Rusty looks at me like he forgot I was here. “Yeah. But it’s different in the hospital, with you. I feel . . . almost normal.”
I don’t know what to say. I swore to Rusty that I wouldn’t let them take him, but I think getting away from
me is the only way to keep him safe. He’s got his parents. He’s got Nina. My feelings for Rusty and my duty to keep him alive are at odds.
“About the other night,” Rusty says. He’s not trembling anymore. He’s in control again. “The kiss, I mean.”
“What about it?” I ask, wondering if it’s the only thing he’s been able to think about. The way it has been for me.
Rusty worries the corner of his sheet, the threads beginning to show wear. “Do you like me?”
“Of course I like you,” I say immediately, knowing that he’s asking more than I’m answering.
“Right,” Rusty says. “But do you like me?”
I feel like I’m back in fourth grade. Nikki Baker slipped me a note asking if I liked her. She even drew little checkboxes under the question. But Rusty is serious, so I’m serious back.

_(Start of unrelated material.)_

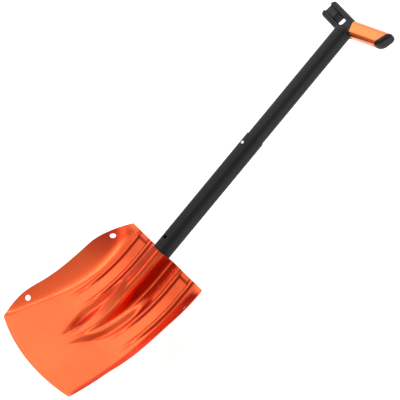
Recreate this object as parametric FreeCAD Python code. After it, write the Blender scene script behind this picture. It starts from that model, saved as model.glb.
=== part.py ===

“Yes,” I say. I whisper. And my acknowledgment is a win for the part of me that lives for his smile, but it’s a crushing defeat for the part of me that can’t bear to see his pain.
“You came to tell me you weren’t coming to visit me again, didn’t you?”
I nod, unable to speak the words. “I’m bad,” I say. “If I stay, bad things will happen.”
“What if I don’t care? What if I tell you that bad things are going to happen anyway?”
“I don’t know.” Confusion is a parasite that gorges on my brain. Words fail me.
But Rusty has words for us both. “I didn’t mean what I said about you killing your parents,” he says. He gulps and his Adam’s apple bobs. “I was serious about me, though. If you let them take me away, I’m going to die.” He lifts my chin and looks into my eyes. I see me as Rusty sees me. It’s not real. I can’t be that person. “For a while, I thought I’d be okay with that. Dying, I mean. An end to all pain. But then I met you.” He leans forward and paints my lips with his lips. It’s never enough.
I think of Trevor and Lexi and how happy they seemed this morning, how they were so alive, and I think—I want to believe—that I can have that with Rusty. But I don’t deserve it.